C’è chi mi accusa di parlare solo degli aspetti negativi del Giappone. Premesso che dei numerosi lati positivi, facilmente individuabili, parlano in molti e che denunciare gli aspetti negativi, spesso più nascosti, non è segno di odio bensì di grande amore (se così non fosse non ci vivrei da oltre 40 anni: è proprio perché amo il Giappone che ne critico certi aspetti, che ne danneggiano l’immagine internazionale e la vita degli stessi giapponesi), stavolta voglio parlarvi delle mitiche onsen, letteralmente, “sorgenti di acqua calda”.

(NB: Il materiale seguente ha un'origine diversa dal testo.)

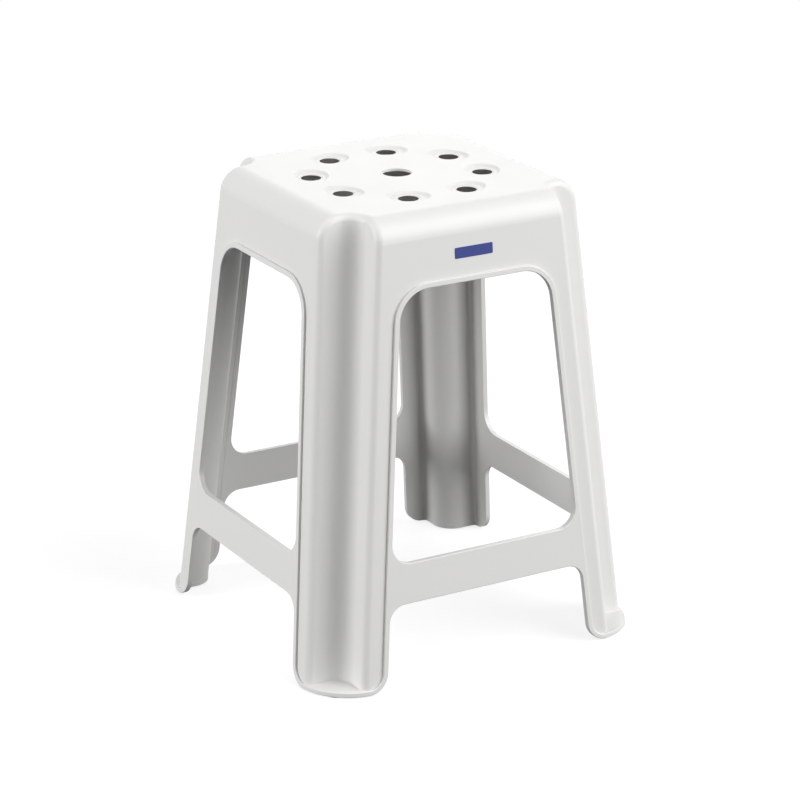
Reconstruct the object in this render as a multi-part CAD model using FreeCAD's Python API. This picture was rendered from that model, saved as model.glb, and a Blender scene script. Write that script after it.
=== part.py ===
"""Stacking stool: one injection-moulded body, four anti-slip pads and a blank label.

Millimetres, +Z up. The origin is on the floor under the middle of the seat.
The front (the side with the label) faces -Y, and the four sides are alike.
"""
import FreeCAD, Part
import math
import os
from FreeCAD import Vector

# Overall size
stool_height = 450.0        # floor to the flat top of the seat
base_width = 362.2          # across the outer faces of two opposite side frames, at the soles' undersides
top_width = 283.5           # across the same faces, carried up to the height of the seat's top

# Moulding
wall = 2.5                  # skin of the seat and the legs
frame_step = 2.4            # how far the side frames stand proud of the skin
frame_inner_step = 0.3      # how far they stand proud of it inside
frame_edge_radius = 0.8     # softened edges of the frames, outside
bury = 1.0                  # how far the skin's cut edges lie inside the frames

# Seat
seat_edge_radius = 24.0     # rounding of the four long seat edges

# Legs: two lobes with a concave flute between them, down each corner
leg_width = 67.1            # opening's edge to the outer corner, measured along a side
flute_reach = 41.5          # outer face of a side frame to the flute's wall
flute_corner_radius = 18.5
lobe_radius = 6.5           # rounding of a flute's whole rim, down both lobes and over the seat's corner

# Side frames: a band round both openings, with a stretcher between them
band_width = 5.3
apron_height = 67.8         # top of the seat to the upper opening
stretcher_top = 122.6       # heights above the floor
stretcher_bottom = 83.4
upper_opening_top_radius = 32.0
upper_opening_bottom_radius = 20.0
lower_opening_top_radius = 17.5
foot_radius = 20.5          # the feet's rounded inner corners

# Soles
pad_proud = 1.2             # floor to the soles' undersides
sole_thickness = 4.6
sole_corner_radius = 54.6

# Anti-slip pads, let into the soles
pad_diameter = 22.0
pad_edge_radius = 0.6
pad_clearance = 0.15        # all round
pocket_depth = 2.0
pocket_rim = 1.5            # sole left outside the pocket, on the corner's diagonal

# Drain and grip holes in the seat
hole_diameter = 19.6
hole_circle_diameter = 166.0
hole_count = 8
centre_hole_diameter = 29.0
dish_length = 43.0          # the dish round each hole, along the hole circle
dish_width = 34.0
dish_depth = 2.4
dish_floor_length = 21.4
dish_floor_width = 21.0
dish_profile = (            # share of the way out from the floor to the brim, share of the depth
    (1.10, 0.0),
    (1.0, 0.06),
    (0.9, 0.25),
    (0.35, 0.85),
    (0.0, 1.0),
)

# Ribs under the seat
rib_thickness = 1.8
rib_depth = 9.0             # below the seat's underside
rib_ring_clearance = 25.5   # centre hole's edge to the ring round it, out of sight from above
rib_count = 8

# Stacking stops: gussets in the corners that rest on the stool below
stack_pitch = 62.0          # seat to seat in a stack
stop_thickness = 2.4
stop_seating = 12.0         # how much of a stop's foot lies on the flat of the seat below

# Blank label on the front apron
label_width = 41.0
label_height = 10.4
label_thickness = 0.25
label_corner_radius = 1.2
label_drop = 40.4           # top of the seat to the label's middle

# Worked out from the sizes above
sole_underside = pad_proud
sole_top = sole_underside + sole_thickness
upper_opening_top = stool_height - apron_height
label_middle_height = stool_height - label_drop
lean = (base_width - top_width) / 2 / (stool_height - sole_underside)
lean_angle = math.atan(lean)
frame_depth = frame_step + wall + frame_inner_step
beyond = base_width         # longer than anything a cutting tool has to reach
touching = 0.01             # nearer than this counts as lying on a surface
run_out = 3.0               # straight run past a rounded corner, inside another solid


def half_width(z):
    """Half the distance between two opposite side frames' outer faces, at a height."""
    return top_width / 2 + lean * (stool_height - z)


def opening_half_width(z):
    return half_width(z) - leg_width


def skin_reach(z):
    """Middle of the stool to the outside of a flat side, level with the legs."""
    return half_width(z) - frame_step / math.cos(lean_angle)


def flute_wall_reach(z):
    """Middle of the stool to the outside of a flute's wall."""
    return half_width(z) - flute_reach


def arc(start, middle, end):
    return Part.Arc(start, middle, end).toShape()


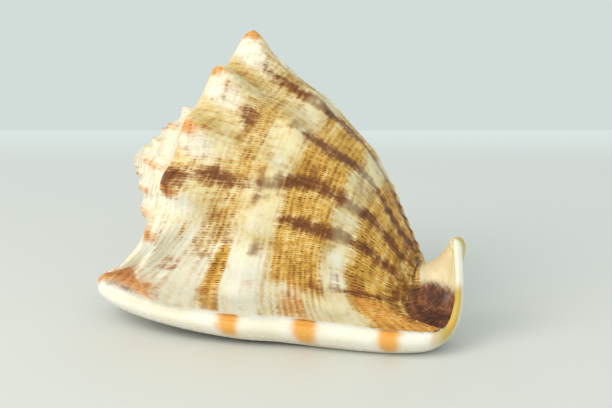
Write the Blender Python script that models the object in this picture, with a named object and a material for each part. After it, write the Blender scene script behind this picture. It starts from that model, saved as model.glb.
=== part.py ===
"""Helmet shell standing on its lip and shield, as one solid: rows of one grown section, apex to canal."""
import math

import bmesh
import bpy
import numpy as np

MM = 0.001

# Mesh: rows from the apex to the canal, columns over the back and then under the shell
COLUMNS = 96
COLUMNS_OVER = 58
ROWS = 52
ROWS_SPIRE = 14
ROWS_BODY = 25

# Coil, in mm: +X towards the canal, -Y the side of the outer lip, +Z up
AXIS_TILT = math.radians(11.5)
AXIS = np.array([math.cos(AXIS_TILT), 0.0, -math.sin(AXIS_TILT)])
RING_CENTRE = np.array([0.0, 0.0, 57.0])
RING_RADIUS = 54.0
SPIRE_HEIGHT = 38.0
WHORL_GROWTH = 1.75
SPIRE_KNOBS = 10
BODY_LENGTH = 118.0
FRAME_SHIFT = np.array([-32.478, 4.13, 0.0])

# Angles round the coil where the outer wall runs into the lip and into the shield
LIP_ANGLE = math.radians(126)
SHIELD_ANGLE = math.radians(-122)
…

Ce ne sono parecchie migliaia, sparse per tutto l’arcipelago. Le guide ufficiali ne contano circa 3 mila, ma in realtà sono più del doppio. Di ogni genere, composizione, dimensione, temperatura dell’acqua. Si va dai 40 gradi (che per i giapponesi significa acqua “tiepida”) a oltre 50 gradi: chi non è abituato fa un po’ fatica, all’inizio, ma se si riesce ad entrare di colpo, restando poi immobili per qualche minuto si...sopravvive. Ci sono quelle gigantesche – come quella sopracitata di Takaragawa, (https://www.takaragawa.com/e_daytrip.html), oggi purtroppo meta di orde di turisti stranieri che con la loro rumorosa maleducazione ne hanno irrimediabilmente stravolto l’incantevole atmosfera – con bagni all’aperto, divisi per genere o misti (ultimamente i bagni misti, konyoku, stanno scomparendo, e i pochi rimasti impongono alle donne di coprirsi con un asciugamano) di varie dimensioni – o quelle di Sukayu, nel Tohoku, https://www.en-aomori.com/hotspring-008.html , altrettando gigantesche (la vasca principale è soprannominata senninburo, “il bagno per mille persone”) meno frequentate dai turisti e alle quali d’inverno si può accedere direttamente con gli sci, al termine di un lungo ed entusiasmante fuoripista sul Monte Hakkoda. 


Ciascuna delle 47 prefetture del Giappone, dalla gelida Hokkaido alla quasi tropicale Kyushu hanno le loro onsen, ognuna con la sua particolarità, caratteristiche, attrazioni e strutture annesse. La maggior parte sono di proprietà, o comunque gestite in concessione, dai ryokan privati, sorta di alberghi/locande locali dove si dorme “per terra” (in realtà su comodi futon, a loro volta sistemati sopra le salutari stuoie di tatami) e dove in genere vengono serviti due pasti, la prima colazione e la cena, abbondanti e sempre comprendenti qualche leccornia locale. Meno leccorniose, per noi “barbari occidentali” sono le prime colazioni, in genere a base di pesce secco o affumicato, natto (baccelli di soia fermentata, deci

samente una sfida, anche per gli indigeni…) e riso bianco. Ovviamente nei posti più “civilizzati” (leggi: contaminati) si trova anche il caffè, succhi di frutta, pane e marmellata etc.
Se avete tempo e voglia – e magari un amico locale che vi dà una mano ad organizzarvi (anche se il Giappone, contrariamente a quanto si possa immaginare, è un Paese dove ci si muove con grande facilità, sia con i mezzi pubblici che noleggiando una macchina) – cercate però di andare in una onsen nascosta, sia vicino a mare che sperduta tra i monti. Ce n’è una, al nord, nella prefettura di Aomori, che si chiama Aoni:  un po’ difficile raggiungerla, specie se non si ha una macchina, ma l’esperienza è davvero unica. Le vasche, una decina, costeggiamo le rive di due fiumi. Uno di acqua bollente, al oltre 50 gradi, l’altro gelido. Cuore e coraggio permettendo, saltellare tra l’uno e l’altro è davvero fantastico.

Soprattutto d’inverno, sommersi dalla neve, sapendo che poi vi aspetta una succulenta cena e ottimo sakè (vino di riso) locale. Ah, dimenticavo; non c’è energia elettrica. Quindi il tutto si svolge al lume di candela. Un’idea per il mondo che... tornerà.